Your task
Go through the records line by line and work out how many lines hold the word "shown". Answer with the number only.
_ _ _ _
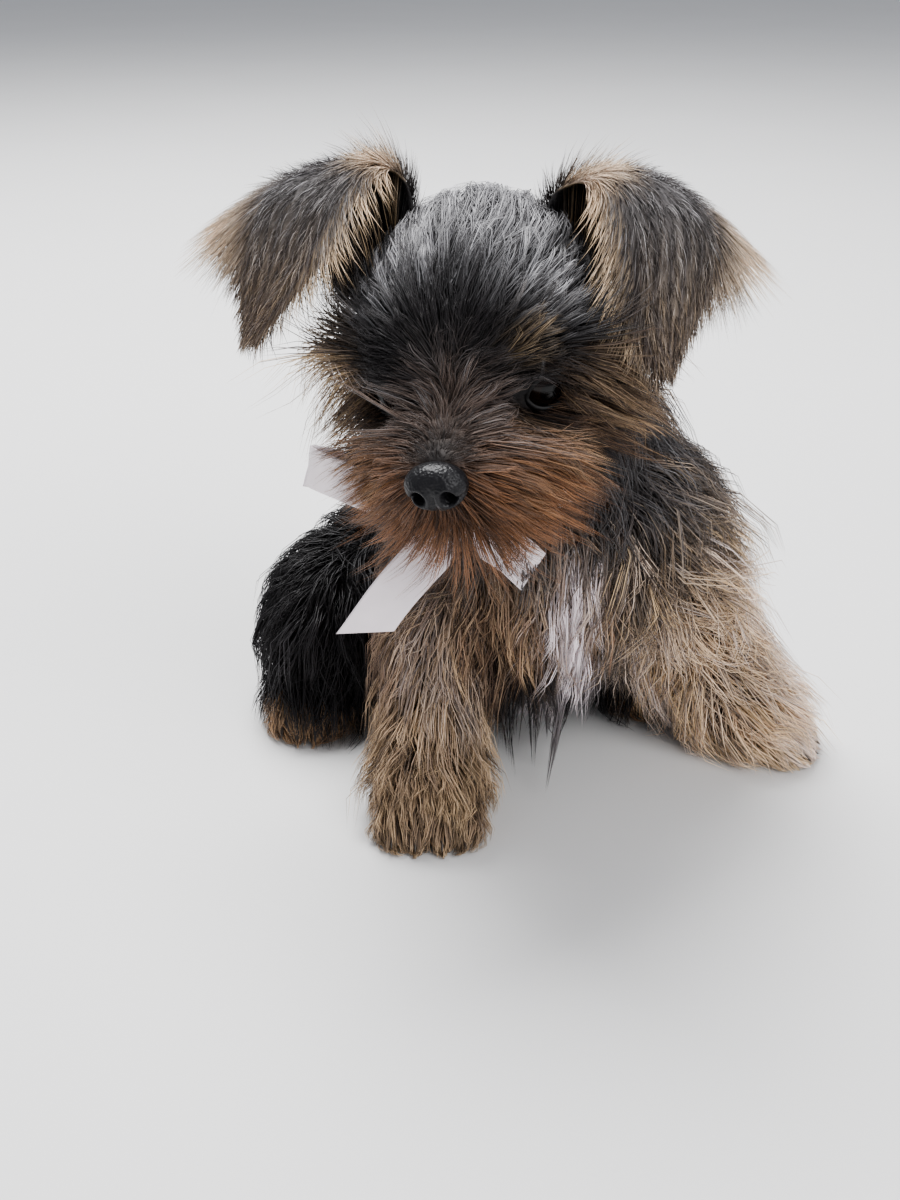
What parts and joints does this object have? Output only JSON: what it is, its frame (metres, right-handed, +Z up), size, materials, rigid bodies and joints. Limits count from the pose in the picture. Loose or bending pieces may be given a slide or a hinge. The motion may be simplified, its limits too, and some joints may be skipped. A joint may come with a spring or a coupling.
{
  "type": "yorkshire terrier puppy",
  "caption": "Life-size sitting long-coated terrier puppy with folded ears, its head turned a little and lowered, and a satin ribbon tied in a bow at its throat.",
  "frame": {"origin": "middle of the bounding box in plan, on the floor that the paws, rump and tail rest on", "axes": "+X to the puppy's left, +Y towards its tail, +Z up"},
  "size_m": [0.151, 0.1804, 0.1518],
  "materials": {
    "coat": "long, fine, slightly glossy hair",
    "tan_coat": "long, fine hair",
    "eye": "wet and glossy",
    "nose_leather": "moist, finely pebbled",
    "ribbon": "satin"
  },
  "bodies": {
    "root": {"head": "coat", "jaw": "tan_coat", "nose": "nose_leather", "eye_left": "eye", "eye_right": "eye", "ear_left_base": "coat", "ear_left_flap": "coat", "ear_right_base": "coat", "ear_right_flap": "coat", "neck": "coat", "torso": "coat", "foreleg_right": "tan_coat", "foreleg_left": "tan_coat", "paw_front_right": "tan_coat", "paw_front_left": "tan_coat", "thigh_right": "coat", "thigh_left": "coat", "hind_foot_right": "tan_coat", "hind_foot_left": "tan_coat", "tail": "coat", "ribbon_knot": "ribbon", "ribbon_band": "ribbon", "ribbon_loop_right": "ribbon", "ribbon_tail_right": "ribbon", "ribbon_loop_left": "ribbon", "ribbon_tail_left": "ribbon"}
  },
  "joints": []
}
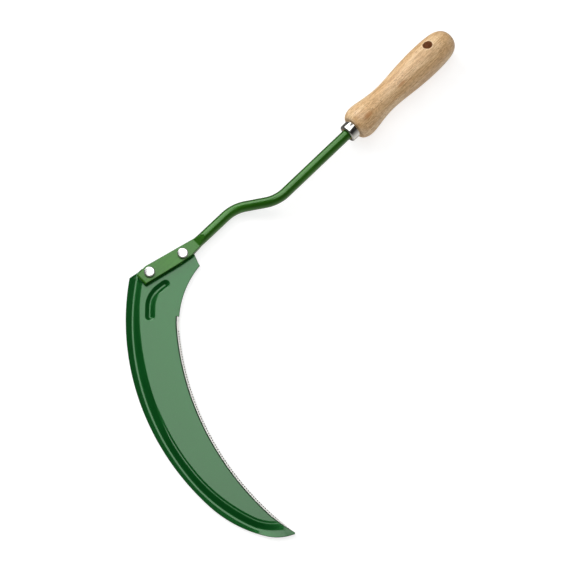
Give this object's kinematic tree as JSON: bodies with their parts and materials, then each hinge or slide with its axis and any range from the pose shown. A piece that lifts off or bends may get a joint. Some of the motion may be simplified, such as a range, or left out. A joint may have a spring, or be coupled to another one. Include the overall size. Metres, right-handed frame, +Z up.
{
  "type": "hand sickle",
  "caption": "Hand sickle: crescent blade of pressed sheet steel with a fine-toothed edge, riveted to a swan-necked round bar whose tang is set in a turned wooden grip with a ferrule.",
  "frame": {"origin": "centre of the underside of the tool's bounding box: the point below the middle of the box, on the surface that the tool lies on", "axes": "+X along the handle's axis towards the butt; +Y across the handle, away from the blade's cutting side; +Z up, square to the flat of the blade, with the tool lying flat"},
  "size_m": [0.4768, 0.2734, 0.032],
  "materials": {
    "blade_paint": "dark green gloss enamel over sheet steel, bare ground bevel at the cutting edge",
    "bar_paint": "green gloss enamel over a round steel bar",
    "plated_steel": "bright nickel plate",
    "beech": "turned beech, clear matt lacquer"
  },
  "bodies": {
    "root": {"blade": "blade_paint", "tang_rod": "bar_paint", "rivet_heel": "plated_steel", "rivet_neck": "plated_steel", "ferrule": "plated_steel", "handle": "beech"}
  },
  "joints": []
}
_ _ _ _
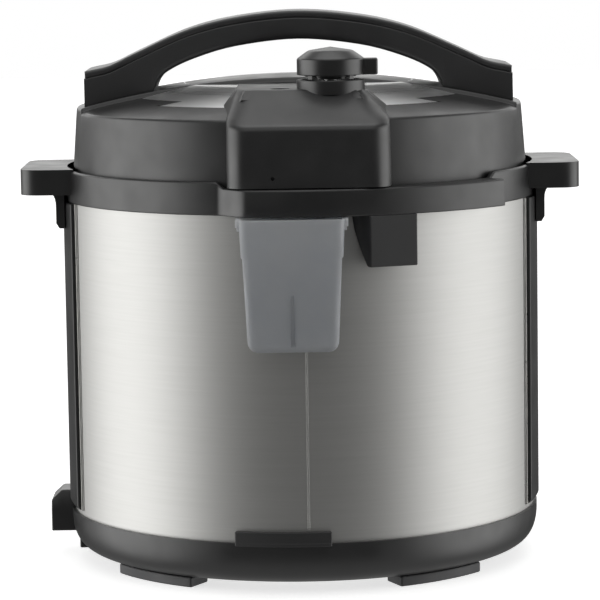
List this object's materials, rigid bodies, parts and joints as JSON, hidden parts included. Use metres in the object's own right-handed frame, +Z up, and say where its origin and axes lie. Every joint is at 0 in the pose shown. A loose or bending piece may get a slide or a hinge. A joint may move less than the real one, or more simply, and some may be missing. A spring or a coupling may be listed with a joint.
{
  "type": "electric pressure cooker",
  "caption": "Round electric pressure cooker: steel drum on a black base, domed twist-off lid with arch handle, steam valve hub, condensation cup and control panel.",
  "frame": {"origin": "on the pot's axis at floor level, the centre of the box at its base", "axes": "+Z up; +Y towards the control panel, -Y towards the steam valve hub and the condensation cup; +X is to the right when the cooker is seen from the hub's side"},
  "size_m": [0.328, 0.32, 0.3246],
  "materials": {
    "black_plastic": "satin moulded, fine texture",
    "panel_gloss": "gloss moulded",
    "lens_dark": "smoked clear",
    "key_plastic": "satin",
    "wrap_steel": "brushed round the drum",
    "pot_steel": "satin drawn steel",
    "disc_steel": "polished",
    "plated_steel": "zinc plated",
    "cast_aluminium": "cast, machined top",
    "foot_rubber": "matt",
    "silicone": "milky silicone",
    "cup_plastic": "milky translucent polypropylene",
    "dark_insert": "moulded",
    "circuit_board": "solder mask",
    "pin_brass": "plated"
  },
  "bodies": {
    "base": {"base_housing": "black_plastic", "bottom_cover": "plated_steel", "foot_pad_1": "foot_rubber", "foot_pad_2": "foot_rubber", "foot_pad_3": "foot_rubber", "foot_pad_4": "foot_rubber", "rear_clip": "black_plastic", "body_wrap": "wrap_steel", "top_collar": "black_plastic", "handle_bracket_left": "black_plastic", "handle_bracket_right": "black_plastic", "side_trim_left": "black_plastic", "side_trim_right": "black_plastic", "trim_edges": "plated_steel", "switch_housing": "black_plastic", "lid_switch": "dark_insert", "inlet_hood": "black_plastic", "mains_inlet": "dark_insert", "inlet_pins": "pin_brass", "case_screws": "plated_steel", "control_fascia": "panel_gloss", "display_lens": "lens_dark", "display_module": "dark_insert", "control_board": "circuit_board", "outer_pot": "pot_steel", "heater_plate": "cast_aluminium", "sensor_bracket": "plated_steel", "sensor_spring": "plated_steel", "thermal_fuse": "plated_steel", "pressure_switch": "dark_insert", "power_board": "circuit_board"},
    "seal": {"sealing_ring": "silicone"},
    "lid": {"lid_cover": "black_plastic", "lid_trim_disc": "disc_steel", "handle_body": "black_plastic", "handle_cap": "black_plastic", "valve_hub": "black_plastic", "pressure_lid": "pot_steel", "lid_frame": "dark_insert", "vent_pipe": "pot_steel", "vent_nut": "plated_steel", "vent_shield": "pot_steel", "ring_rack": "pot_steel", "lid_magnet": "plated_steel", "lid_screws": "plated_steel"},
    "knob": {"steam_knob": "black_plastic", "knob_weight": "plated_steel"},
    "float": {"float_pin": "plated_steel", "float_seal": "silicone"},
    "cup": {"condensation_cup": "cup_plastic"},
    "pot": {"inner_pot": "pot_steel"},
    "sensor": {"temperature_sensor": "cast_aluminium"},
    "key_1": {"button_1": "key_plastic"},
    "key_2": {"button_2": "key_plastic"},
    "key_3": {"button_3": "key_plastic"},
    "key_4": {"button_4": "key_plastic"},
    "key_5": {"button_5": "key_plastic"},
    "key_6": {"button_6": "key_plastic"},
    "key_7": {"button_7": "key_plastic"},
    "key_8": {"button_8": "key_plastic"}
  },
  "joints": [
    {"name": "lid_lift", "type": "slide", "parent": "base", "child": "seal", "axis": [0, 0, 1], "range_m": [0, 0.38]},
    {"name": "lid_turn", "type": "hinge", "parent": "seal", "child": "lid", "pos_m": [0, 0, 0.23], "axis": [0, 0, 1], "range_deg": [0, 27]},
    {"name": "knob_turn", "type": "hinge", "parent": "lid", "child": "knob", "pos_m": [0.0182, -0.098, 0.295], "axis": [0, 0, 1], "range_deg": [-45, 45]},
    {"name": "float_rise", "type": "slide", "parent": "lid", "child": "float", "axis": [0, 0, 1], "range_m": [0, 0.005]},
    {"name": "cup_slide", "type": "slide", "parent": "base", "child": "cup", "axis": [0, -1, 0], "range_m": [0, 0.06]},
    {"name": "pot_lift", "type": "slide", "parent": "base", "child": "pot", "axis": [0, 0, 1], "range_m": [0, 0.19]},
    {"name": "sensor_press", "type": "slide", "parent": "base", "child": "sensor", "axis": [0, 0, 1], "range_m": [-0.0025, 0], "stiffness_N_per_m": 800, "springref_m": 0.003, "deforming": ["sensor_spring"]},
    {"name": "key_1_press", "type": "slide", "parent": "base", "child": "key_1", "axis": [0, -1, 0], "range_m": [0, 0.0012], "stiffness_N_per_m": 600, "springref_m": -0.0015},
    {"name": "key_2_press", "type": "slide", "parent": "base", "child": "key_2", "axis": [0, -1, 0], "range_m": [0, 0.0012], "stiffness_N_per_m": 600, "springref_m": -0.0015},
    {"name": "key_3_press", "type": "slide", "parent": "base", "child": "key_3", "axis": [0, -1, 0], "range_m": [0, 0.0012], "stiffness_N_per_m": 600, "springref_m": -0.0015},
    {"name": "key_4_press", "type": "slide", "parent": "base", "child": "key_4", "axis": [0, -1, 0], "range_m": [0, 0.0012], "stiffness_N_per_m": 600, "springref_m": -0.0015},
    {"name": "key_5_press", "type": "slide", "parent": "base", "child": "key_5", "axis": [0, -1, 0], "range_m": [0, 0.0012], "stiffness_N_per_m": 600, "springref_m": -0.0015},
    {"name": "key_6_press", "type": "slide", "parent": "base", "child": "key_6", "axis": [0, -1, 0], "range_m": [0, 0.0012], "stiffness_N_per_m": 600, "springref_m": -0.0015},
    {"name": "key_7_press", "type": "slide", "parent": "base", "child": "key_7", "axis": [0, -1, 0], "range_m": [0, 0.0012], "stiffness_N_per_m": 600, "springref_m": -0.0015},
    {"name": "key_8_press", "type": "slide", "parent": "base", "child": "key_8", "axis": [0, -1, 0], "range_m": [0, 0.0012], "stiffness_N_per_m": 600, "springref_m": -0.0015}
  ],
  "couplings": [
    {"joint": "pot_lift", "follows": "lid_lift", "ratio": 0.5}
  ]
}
_ _ _ _
Finished task
2